BAGHDAD, (Reuters) – Iraqi Prime Minister Haider al-Abadi announced the launching of an offensive to retake the Islamic State stronghold of Falluja after the military told residents yesterday to get ready to leave before fighting started.
“Zero hour for the liberation of Falluja has arrived. The moment of great victory has drawn near and Daesh has no choice but to flee,” Abadi said on his official Twitter feed, using an Arabic acronym for the jihadist group.
He said the offensive would be conducted by the army, police, counterterrorism forces, local tribal fighters and a coalition of mostly Shi’ite Muslim militias. A U.S.-led coalition that has bombed Islamic State in Iraq and neighbouring Syria for nearly two years was expected to provide air support.
Falluja, a longtime bastion of Sunni Muslim jihadists, 50 km (30 miles) west of Baghdad, was the first city to fall to the jihadists, in January 2014, six months before the group declared a caliphate spanning large parts of Iraq and Syria.

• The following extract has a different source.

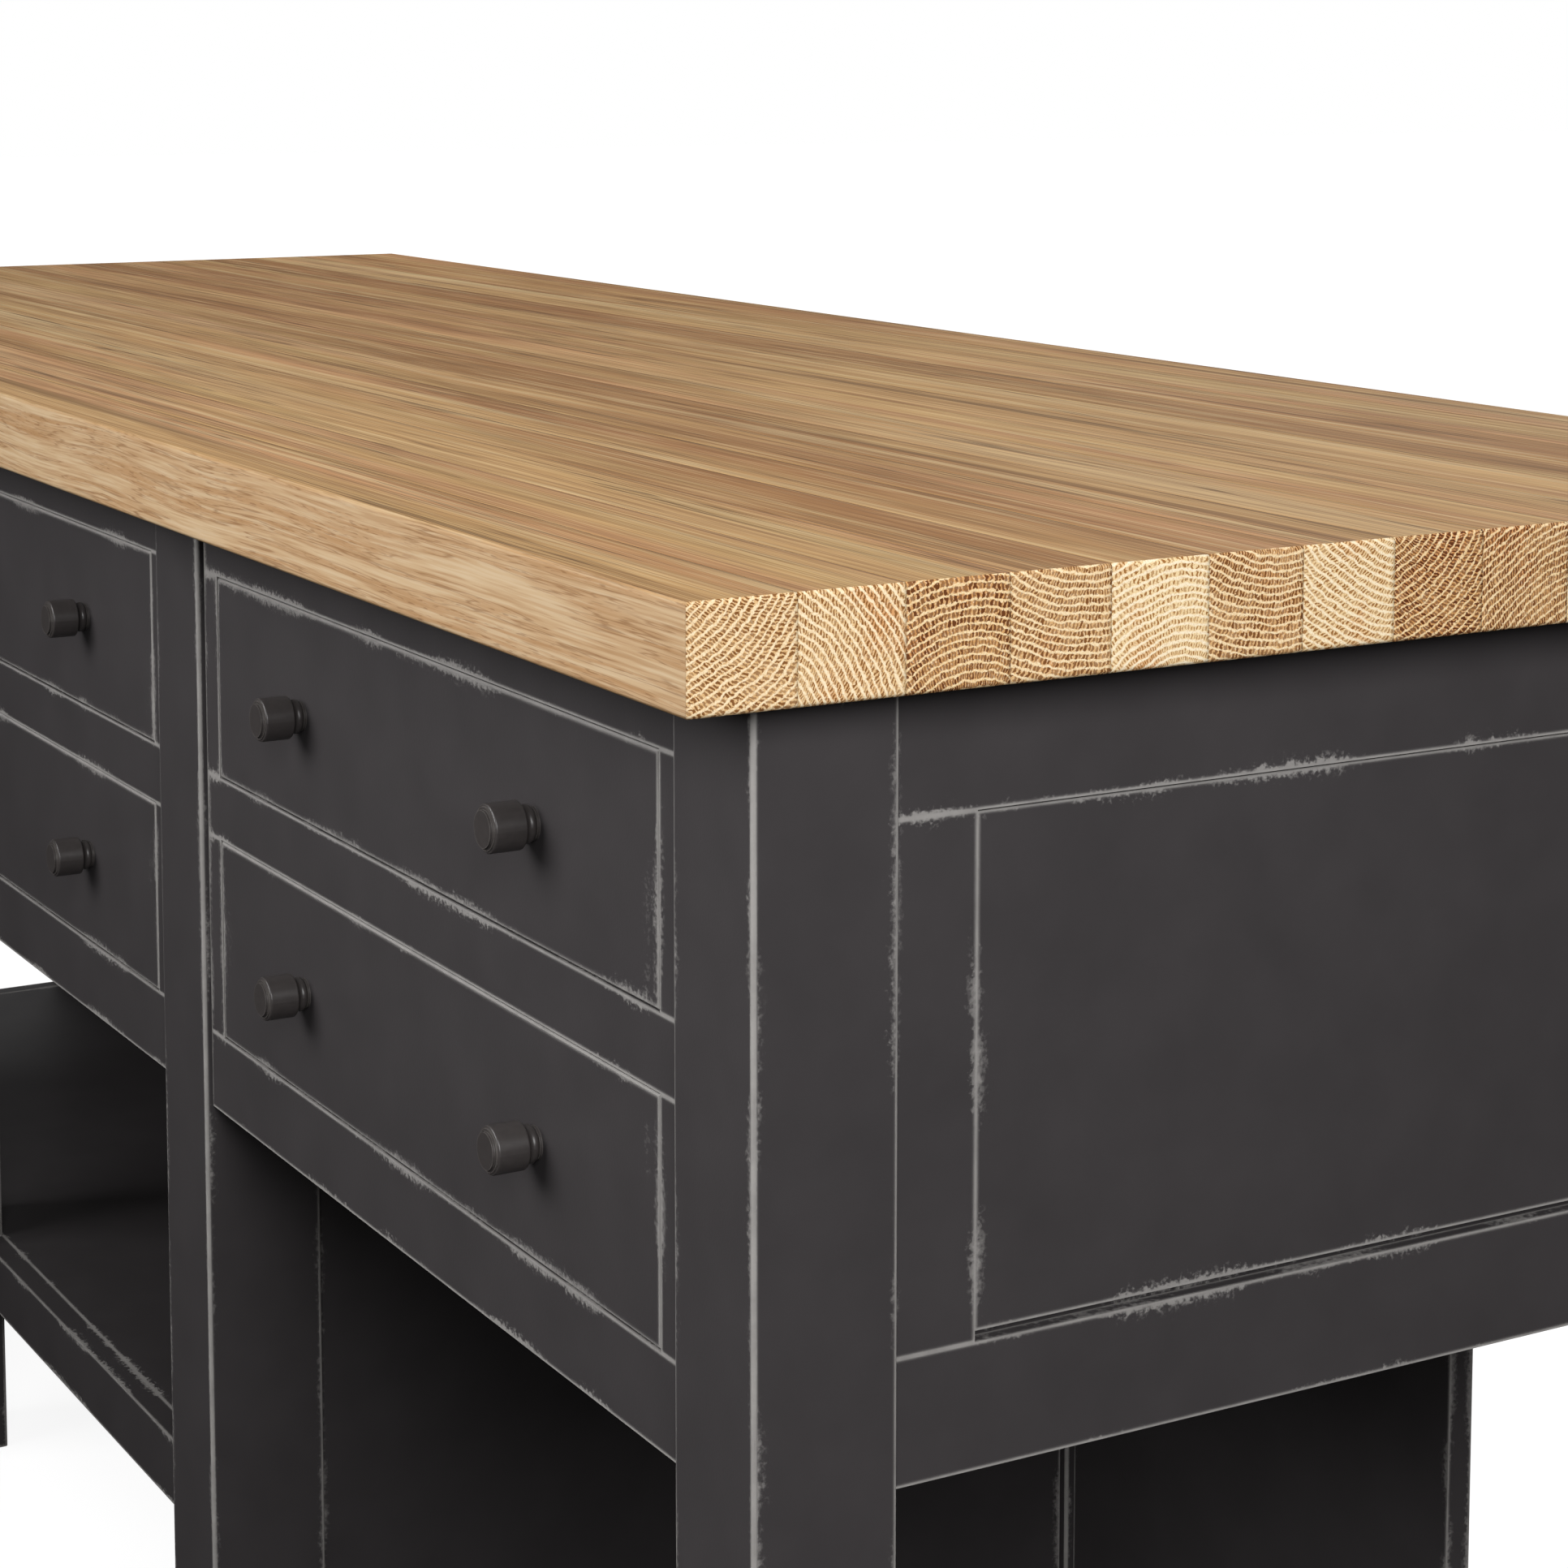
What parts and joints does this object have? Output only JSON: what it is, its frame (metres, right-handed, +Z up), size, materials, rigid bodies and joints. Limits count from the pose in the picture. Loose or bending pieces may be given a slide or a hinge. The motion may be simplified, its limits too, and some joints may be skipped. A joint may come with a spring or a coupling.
{
  "type": "kitchen island unit",
  "caption": "Long kitchen island with an oak butcher-block top on square painted legs, inset drawers with turned knobs, framed ends, an open end bay and a low shelf.",
  "frame": {"origin": "on the floor, under the middle of the unit", "axes": "+X along the length towards the open end bay, +Y from the drawers towards the rear, +Z up"},
  "size_m": [2.214, 0.81, 0.914],
  "materials": {
    "oak": "oiled oak staves",
    "charcoal_paint": "charcoal satin paint with rubbed edges",
    "knob_paint": "charcoal satin paint",
    "beech": "bare planed hardwood",
    "plywood": "bare sanded plywood"
  },
  "bodies": {
    "carcass": {"worktop_staves_odd": "oak", "worktop_staves_even": "oak", "legs_corner": "charcoal_paint", "legs_post": "charcoal_paint", "front_rails_top": "charcoal_paint", "front_rails_mid": "charcoal_paint", "front_rails_bottom": "charcoal_paint", "front_stiles": "charcoal_paint", "end_right_rails": "charcoal_paint", "end_right_stiles": "charcoal_paint", "end_right_panel": "charcoal_paint", "end_left_rails": "charcoal_paint", "end_left_stiles": "charcoal_paint", "end_left_panel": "charcoal_paint", "rear_rails": "charcoal_paint", "rear_stiles": "charcoal_paint", "rear_panels": "charcoal_paint", "rear_bearers": "beech", "partition_right": "charcoal_paint", "divider_left": "charcoal_paint", "spine_board": "charcoal_paint", "closer_board": "charcoal_paint", "runners": "beech", "guides": "beech", "kickers": "beech", "drawer_stops": "beech", "shelf_board": "charcoal_paint", "shelf_rails": "charcoal_paint", "shelf_cleats": "beech"},
    "drawer_left_upper": {"drawer_left_upper_front": "charcoal_paint", "drawer_left_upper_sides": "beech", "drawer_left_upper_back": "beech", "drawer_left_upper_bottom": "plywood", "drawer_left_upper_knobs": "knob_paint"},
    "drawer_left_lower": {"drawer_left_lower_front": "charcoal_paint", "drawer_left_lower_sides": "beech", "drawer_left_lower_back": "beech", "drawer_left_lower_bottom": "plywood", "drawer_left_lower_knobs": "knob_paint"},
    "drawer_centre_upper": {"drawer_centre_upper_front": "charcoal_paint", "drawer_centre_upper_sides": "beech", "drawer_centre_upper_back": "beech", "drawer_centre_upper_bottom": "plywood", "drawer_centre_upper_knobs": "knob_paint"},
    "drawer_centre_lower": {"drawer_centre_lower_front": "charcoal_paint", "drawer_centre_lower_sides": "beech", "drawer_centre_lower_back": "beech", "drawer_centre_lower_bottom": "plywood", "drawer_centre_lower_knobs": "knob_paint"},
    "drawer_right_upper": {"drawer_right_upper_front": "charcoal_paint", "drawer_right_upper_sides": "beech", "drawer_right_upper_back": "beech", "drawer_right_upper_bottom": "plywood", "drawer_right_upper_knobs": "knob_paint"},
    "drawer_right_lower": {"drawer_right_lower_front": "charcoal_paint", "drawer_right_lower_sides": "beech", "drawer_right_lower_back": "beech", "drawer_right_lower_bottom": "plywood", "drawer_right_lower_knobs": "knob_paint"}
  },
  "joints": [
    {"name": "drawer_left_upper_slide", "type": "slide", "parent": "carcass", "child": "drawer_left_upper", "axis": [0, -1, 0], "range_m": [0, 0.4]},
    {"name": "drawer_left_lower_slide", "type": "slide", "parent": "carcass", "child": "drawer_left_lower", "axis": [0, -1, 0], "range_m": [0, 0.4]},
    {"name": "drawer_centre_upper_slide", "type": "slide", "parent": "carcass", "child": "drawer_centre_upper", "axis": [0, -1, 0], "range_m": [0, 0.4]},
    {"name": "drawer_centre_lower_slide", "type": "slide", "parent": "carcass", "child": "drawer_centre_lower", "axis": [0, -1, 0], "range_m": [0, 0.4]},
    {"name": "drawer_right_upper_slide", "type": "slide", "parent": "carcass", "child": "drawer_right_upper", "axis": [0, -1, 0], "range_m": [0, 0.4]},
    {"name": "drawer_right_lower_slide", "type": "slide", "parent": "carcass", "child": "drawer_right_lower", "axis": [0, -1, 0], "range_m": [0, 0.4]}
  ]
}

Iraqi officials said Shi’ite militias, including ones backed by neighbouring Iran, may be restricted to operating outside the city proper, as they were largely in the battle for Ramadi, to avoid aggravating sectarian tensions with Sunni residents.
The Iraqi army, police and the militias, backed by coalition air strikes, have surrounded Falluja since late last year, while the jihadists have been preventing residents from leaving for months.
Families who cannot flee should raise white flags to mark their location in the city, the military’s media unit said in a statement on state television, a tactic employed with some success in other recent offensives.
Deputy District Council Chairman Falih al-Essawi said three corridors would be opened for civilians to camps west, southwest and southeast of the city, and a subsequent military statement said some residents had begun to flee.
“Our goal is to liberate civilians from Daesh’s repression and terrorism,” Abadi said in a televised speech.
Residents told Reuters about 20 families set out from a southern front-line neighbourhood late on Saturday but that only half of them made it out. Some were intercepted by Islamic State, while others were killed by explosives planted along the road by the jihadists, the residents said.